Twenty years ago this spring, our school district was devastated by a school shooting at one of our high schools.  Two students were killed and 25 students were injured.  This event shook the entire community.   Within just a few days, three fifth grade students (11-12 years old) at my school came to me, their principal, to say that they wanted to do something positive in the wake of this tragedy.  They wanted to write a Peace Pledge, and they wanted to read it over the school intercom.  These were quiet, mild-mannered students, so their earnestness immediately caught my attention.  I saw in the students’ request a determination to plant seeds of hope and healing in our school community.  And I saw in the students the initial emergence of a passionate cause and the first signs of their leadership potential.  It was an easy call to approve and support their request.  The students wrote the words that came from their hearts (see the pledge, below) and they led the entire student body of nearly 600 students in reciting the pledge together in a school assembly.  In doing so, they set in motion the transformation of the school culture.  The pledge became the foundation for a more peaceful, kind and respectful culture at the school.  It was recited by all students each school day for the next 15 years, and it is still spoken by students once a week today.

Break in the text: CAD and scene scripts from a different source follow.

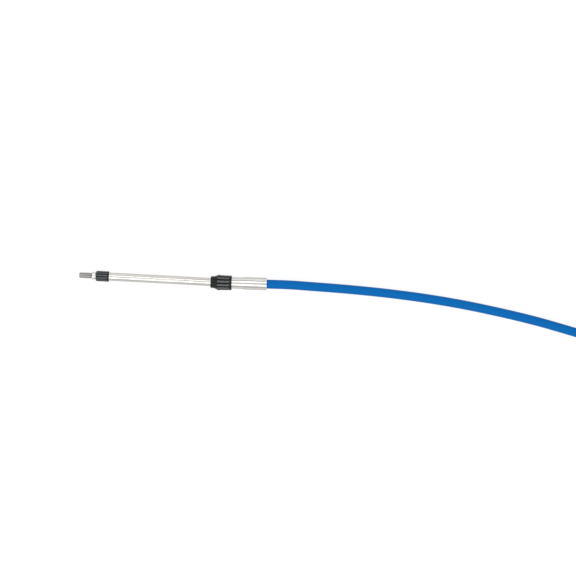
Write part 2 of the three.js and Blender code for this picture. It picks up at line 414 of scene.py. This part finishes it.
def tube(name, route, radius, sides):
    """A closed round tube along the route, with its place along and around as attributes."""
    count = len(route)
    along = np.gradient(route, axis=0)
    along /= np.linalg.norm(along, axis=1)[:, None]
    across = np.cross((0, 0, 1), along)
    across /= np.linalg.norm(across, axis=1)[:, None]
    up = np.cross(along, across)
    angles = np.linspace(0, 2 * math.pi, sides, endpoint=False)
    ring = np.cos(angles)[None, :, None] * across[:, None] + np.sin(angles)[None, :, None] * up[:, None]
    points = (route[:, None] + radius * ring).reshape(-1, 3)
    faces = []
    for row in range(count - 1):
        for side in range(sides):
            other = (side + 1) % sides
            low = row * sides
            faces.append((low + side, low + other, low + sides + other, low + sides + side))
    faces.append(tuple(range(sides))[::-1])
    faces.append(tuple((count - 1) * sides + side for side in range(sides)))
    piece = add_mesh(name, points, faces)
    steps = np.linalg.norm(np.diff(route, axis=0), axis=1)
    lengths = np.repeat(np.concatenate([[0], np.cumsum(steps)]), sides)
    piece.data.attributes.new("along", "FLOAT", "POINT").data.foreach_set("value", lengths)
    turns = np.tile(angles, count)
    piece.data.attributes.new("around", "FLOAT", "POINT").data.foreach_set("value", turns)
    return piece


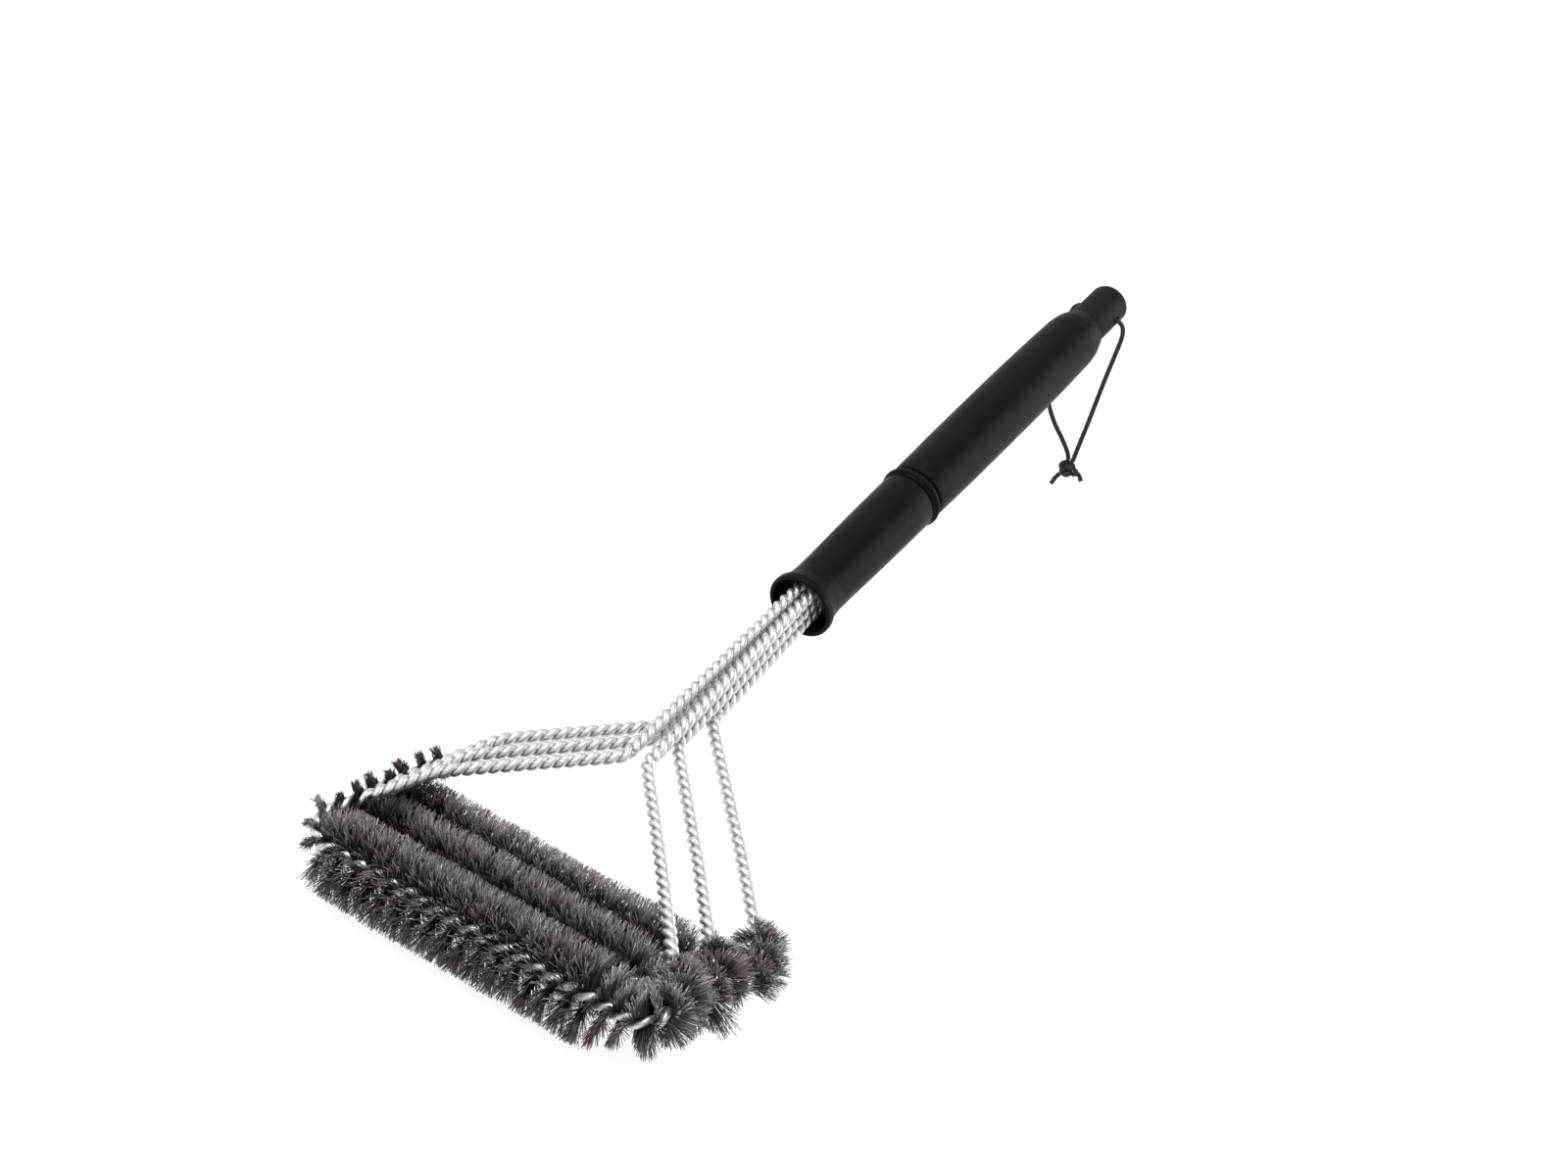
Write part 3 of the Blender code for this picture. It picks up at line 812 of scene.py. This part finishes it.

Following the emergence of the Peace Pledge, other students, staff and parent groups came forward wanting to develop and lead complementary programs.  These included a school-wide character initiative, a peaceful problem-solving process and a wide variety of visual art projects, including quilted wall hangings and a character-themed totem pole.  The music teacher wrote a school song and taught it to all the students, and we began monthly assemblies to celebrate our strong sense of positive school community.   Collectively, all of these programs redefined the school’s culture and the social climate for nearly two decades, and they were all inspired by the Peace Pledge, written by three fifth graders in the aftermath of a community tragedy.  Service can multiply upon itself.  Perhaps it is contagious!

What lessons we can learn from this story?  I think one lesson is that sometimes the very best service work we can do as leaders (or as parents or grandparents) is to empower and encourage others to discover and act upon their passion for the common good—to enable and support them in finding their cause, their voice and their courage and to help them put their vision to work in the schools, communities or organizations of which they are a part.  The recent rise of vocal leadership by young people in the wake of the tragic school shooting in Parkland, Florida is another compelling example of youth finding their voice and mobilizing others for action around a passionate cause that arose in their midst.  As elders, we cannot deny—and must support—the powerful young voices for positive change in our society wherever we find them.

My passion for empowering young people to discover and act upon their purpose was sparked by those three fifth grade students 20 years ago.  While it was easy to say “yes” to their request for permission to act on their wish to do something positive in the wake of tragedy, it has taken me some time to more fully understand the notion of discerning and acting upon one’s passionate cause(s) in a community setting.  In cultivating a service mindset, I believe it is important to:  

  • Discern your passion—that which you feel called to do; that which you care most deeply about; that which you cannot ignore.
  • Strive to understand the story behind your passion.  How did it originate?  How did it grow?  How did it come to have a strong presence in your life today?  This is important, because the story is the driving force behind the service.
  • Determine how you feel called to act on your passion.  Will you act on it with money?  Time?  Skills?  Words?  In other ways?  On your own?  With others?  Just once?  Intermittently or continually over time?  The answers to these questions will likely determine your impact—and perhaps your legacy.
  • What are the opportunities for acting on your sense of purpose and calling to this cause?
  • Might this action become part of your legacy—that which you become known or remembered for?  Will your passion and your action allow you to define, develop and intentionally live out this cause as a legacy of service to others? 

In response to the formative lesson I learned from three fifth grade students 20 years ago, I continue to try to find ways to empower young people–by mentoring, by writing letters of affirmation and encouragement, by helping to fund college scholarships for students beating the odds to succeed, by beginning a program to fund social-emotional learning initiatives in local schools and by spending “intentional time” with my grandchildren.  If we can pass the lessons and values we have learned in our lives on to those who follow us, we can help make the world a better place, even after we are gone.  That seems like a worthy legacy.  To achieve it, we must first come to understand our own passions and the stories behind them.  

“There is something in every one of (us) that waits and listens for the sound of the genuine in (ourselves). It is the only true guide (we) will ever have.”  (Howard Thurman)

The Centennial Peace Pledge  

To honor the students who have lost their lives to school violence, the students of Centennial School pledge to be violence free.  We will not be verbally or physically mean to others, we will not gossip or spread rumors, we will respect everyone and their abilities, we will show respect by using kindness.